**Recorded information**

========================================

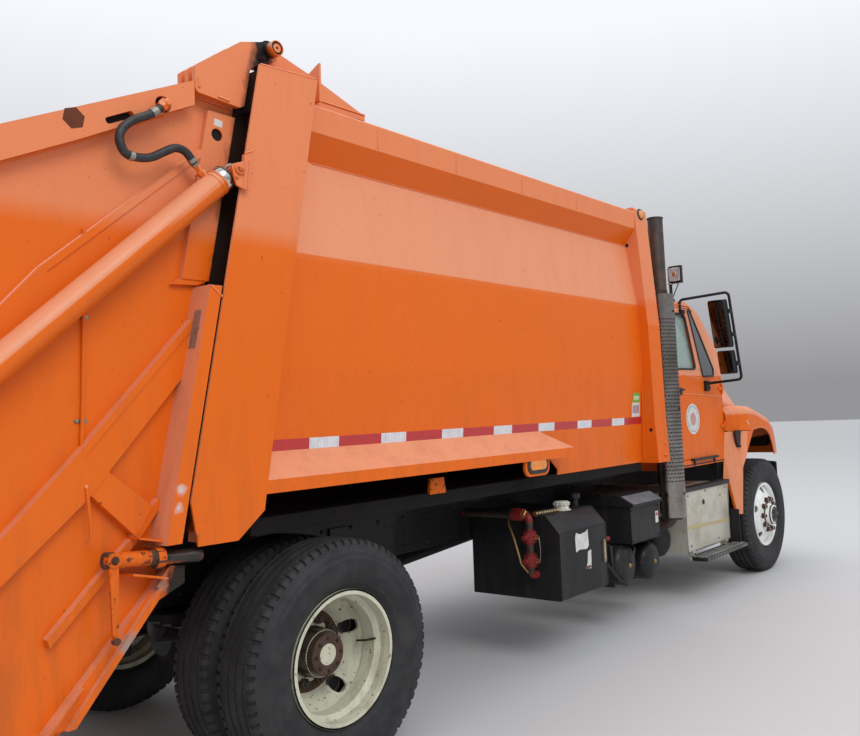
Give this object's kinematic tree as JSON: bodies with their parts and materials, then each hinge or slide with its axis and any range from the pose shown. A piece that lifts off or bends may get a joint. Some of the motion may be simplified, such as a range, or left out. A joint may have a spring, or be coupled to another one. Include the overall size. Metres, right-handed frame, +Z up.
{
  "type": "rear-loading garbage truck",
  "caption": "Rear-loading garbage truck: two-axle chassis with conventional cab, bent-sided refuse body, ejector, and a lifting tailgate with packer and sweep blade.",
  "frame": {"origin": "under the middle of the truck's length and width, at ground level", "axes": "+X forward, +Y the truck's left, +Z up"},
  "size_m": [8.55, 2.684, 3.303],
  "materials": {
    "orange_paint": "gloss",
    "black_paint": "satin, dusty",
    "tyre": "matt",
    "white_wheel": "gloss, rust stained",
    "cream_wheel": "worn, rust stained",
    "tinted_glass": "clear",
    "grey_trim": "matt",
    "engine_grey": "matt",
    "step_aluminium": "satin",
    "valve_red": "dirty",
    "stack_steel": "rusty",
    "shield_chrome": "polished",
    "worn_steel": "worn",
    "rod_chrome": "polished",
    "hose_rubber": "ribbed"
  },
  "bodies": {
    "root": {"chassis_frame": "black_paint", "front_axle": "black_paint", "rear_axle": "black_paint", "engine_block": "engine_grey", "front_bumper": "black_paint", "cab_shell": "orange_paint", "cab_glass": "tinted_glass", "cab_interior": "grey_trim", "fender_quarters": "orange_paint", "mud_flaps": "black_paint", "work_lamp": "black_paint", "step_box": "step_aluminium", "fuel_tank": "step_aluminium", "battery_box": "black_paint", "hydraulic_tank": "black_paint", "hydraulic_valves": "valve_red", "air_tanks": "black_paint", "exhaust_stack": "stack_steel", "heat_shield": "shield_chrome", "body_floor": "orange_paint", "body_side_left": "orange_paint", "body_side_right": "orange_paint", "body_roof": "orange_paint", "body_front_frame": "orange_paint", "body_rear_frame": "orange_paint"},
    "ejector_panel": {"ejector_panel": "orange_paint"},
    "hood": {"hood": "orange_paint", "grille": "grey_trim"},
    "tie_rod": {"tie_rod": "black_paint"},
    "tailgate": {"tailgate_side_left": "orange_paint", "tailgate_side_right": "orange_paint", "tailgate_hood": "orange_paint", "hopper_floor": "orange_paint", "tailgate_locks": "worn_steel", "lift_hose_left": "hose_rubber", "lift_hose_right": "hose_rubber"},
    "packer_carriage": {"packer_carriage": "orange_paint"},
    "sweep_blade": {"sweep_blade": "orange_paint"},
    "sweep_barrels": {"sweep_barrels": "orange_paint"},
    "sweep_rods": {"sweep_rods": "rod_chrome"},
    "knuckle_left": {"knuckle_left": "black_paint"},
    "front_wheel_left": {"front_wheel_left": "white_wheel", "front_tyre_left": "tyre"},
    "rear_wheels_left": {"rear_wheels_left": "cream_wheel", "rear_tyres_left": "tyre"},
    "door_left": {"door_left": "orange_paint", "door_glass_left": "tinted_glass", "mirror_left": "black_paint"},
    "lift_barrel_left": {"lift_barrel_left": "orange_paint"},
    "lift_rod_left": {"lift_rod_left": "rod_chrome"},
    "knuckle_right": {"knuckle_right": "black_paint"},
    "front_wheel_right": {"front_wheel_right": "white_wheel", "front_tyre_right": "tyre"},
    "rear_wheels_right": {"rear_wheels_right": "cream_wheel", "rear_tyres_right": "tyre"},
    "door_right": {"door_right": "orange_paint", "door_glass_right": "tinted_glass", "mirror_right": "black_paint"},
    "lift_barrel_right": {"lift_barrel_right": "orange_paint"},
    "lift_rod_right": {"lift_rod_right": "rod_chrome"}
  },
  "joints": [
    {"name": "steering_left", "type": "hinge", "parent": "root", "child": "knuckle_left", "pos_m": [3.365, 0.8, 0.522], "axis": [0, 0, 1], "range_deg": [-38, 38]},
    {"name": "front_wheel_left_spin", "type": "hinge", "parent": "knuckle_left", "child": "front_wheel_left", "pos_m": [3.365, 1.035, 0.522], "axis": [0, 1, 0], "continuous": true},
    {"name": "rear_wheels_left_spin", "type": "hinge", "parent": "root", "child": "rear_wheels_left", "pos_m": [-1.975, 0.911, 0.522], "axis": [0, 1, 0], "continuous": true},
    {"name": "door_left_hinge", "type": "hinge", "parent": "root", "child": "door_left", "pos_m": [2.822, 1.0105, 1.51], "axis": [0, 0, -1], "range_deg": [0, 65]},
    {"name": "lift_barrel_left_turn", "type": "hinge", "parent": "tailgate", "child": "lift_barrel_left", "pos_m": [-3.727, 1.146, 1.533], "axis": [0, 1, 0], "range_deg": [0, 8.82], "deforming": ["lift_hose_left"]},
    {"name": "lift_rod_left_slide", "type": "slide", "parent": "lift_barrel_left", "child": "lift_rod_left", "axis": [0.7332, 0, 0.68], "range_m": [0, 0.7389]},
    {"name": "steering_right", "type": "hinge", "parent": "root", "child": "knuckle_right", "pos_m": [3.365, -0.8, 0.522], "axis": [0, 0, 1], "range_deg": [-38, 38]},
    {"name": "front_wheel_right_spin", "type": "hinge", "parent": "knuckle_right", "child": "front_wheel_right", "pos_m": [3.365, -1.035, 0.522], "axis": [0, 1, 0], "continuous": true},
    {"name": "rear_wheels_right_spin", "type": "hinge", "parent": "root", "child": "rear_wheels_right", "pos_m": [-1.975, -0.911, 0.522], "axis": [0, 1, 0], "continuous": true},
    {"name": "door_right_hinge", "type": "hinge", "parent": "root", "child": "door_right", "pos_m": [2.822, -1.0105, 1.51], "axis": [0, 0, 1], "range_deg": [0, 65]},
    {"name": "lift_barrel_right_turn", "type": "hinge", "parent": "tailgate", "child": "lift_barrel_right", "pos_m": [-3.727, -1.146, 1.533], "axis": [0, 1, 0], "range_deg": [0, 8.82], "deforming": ["lift_hose_right"]},
    {"name": "lift_rod_right_slide", "type": "slide", "parent": "lift_barrel_right", "child": "lift_rod_right", "axis": [0.7332, 0, 0.68], "range_m": [0, 0.7389]},
    {"name": "tie_rod_shift", "type": "slide", "parent": "root", "child": "tie_rod", "axis": [0, 1, 0], "range_m": [-0.125, 0.125]},
    {"name": "hood_tilt", "type": "hinge", "parent": "root", "child": "hood", "pos_m": [4.11, 0, 0.9], "axis": [0, 1, 0], "range_deg": [0, 62]},
    {"name": "ejector_slide", "type": "slide", "parent": "root", "child": "ejector_panel", "axis": [-1, 0, 0], "range_m": [0, 3.3]},
    {"name": "tailgate_lift", "type": "hinge", "parent": "root", "child": "tailgate", "pos_m": [-2.302, 0, 3.251], "axis": [0, 1, 0], "range_deg": [0, 75]},
    {"name": "packer_slide", "type": "slide", "parent": "tailgate", "child": "packer_carriage", "axis": [-0.6361, 0, -0.7716], "range_m": [0, 0.7]},
    {"name": "sweep_turn", "type": "hinge", "parent": "packer_carriage", "child": "sweep_blade", "pos_m": [-3.14174, 0, 1.64014], "axis": [0, 1, 0], "range_deg": [0, 118]},
    {"name": "sweep_barrel_turn", "type": "hinge", "parent": "packer_carriage", "child": "sweep_barrels", "pos_m": [-2.80796, 0, 2.1944], "axis": [0, 1, 0], "range_deg": [-0.5, 5.55]},
    {"name": "sweep_rod_slide", "type": "slide", "parent": "sweep_barrels", "child": "sweep_rods", "axis": [-0.6188, 0, -0.7855], "range_m": [-0.3433, 0]}
  ],
  "couplings": [
    {"joint": "lift_barrel_left_turn", "follows": "tailgate_lift", "ratio": 0.11089},
    {"joint": "lift_rod_left_slide", "follows": "tailgate_lift", "m_per_rad": 0.56066},
    {"joint": "lift_barrel_right_turn", "follows": "tailgate_lift", "ratio": 0.11089},
    {"joint": "lift_rod_right_slide", "follows": "tailgate_lift", "m_per_rad": 0.56066},
    {"joint": "steering_right", "follows": "steering_left", "ratio": 1},
    {"joint": "tie_rod_shift", "follows": "steering_left", "m_per_rad": -0.17637},
    {"joint": "sweep_barrel_turn", "follows": "sweep_turn", "ratio": 0.042778},
    {"joint": "sweep_rod_slide", "follows": "sweep_turn", "m_per_rad": -0.16426}
  ]
}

========================================

**What is required**
Give every line of the material that includes the string "bodies".

**Written response**
Give this object's kinematic tree as JSON: bodies with their parts and materials, then each hinge or slide with its axis and any range from the pose shown. A piece that lifts off or bends may get a joint. Some of the motion may be simplified, such as a range, or left out. A joint may have a spring, or be coupled to another one. Include the overall size. Metres, right-handed frame, +Z up.
  "bodies": {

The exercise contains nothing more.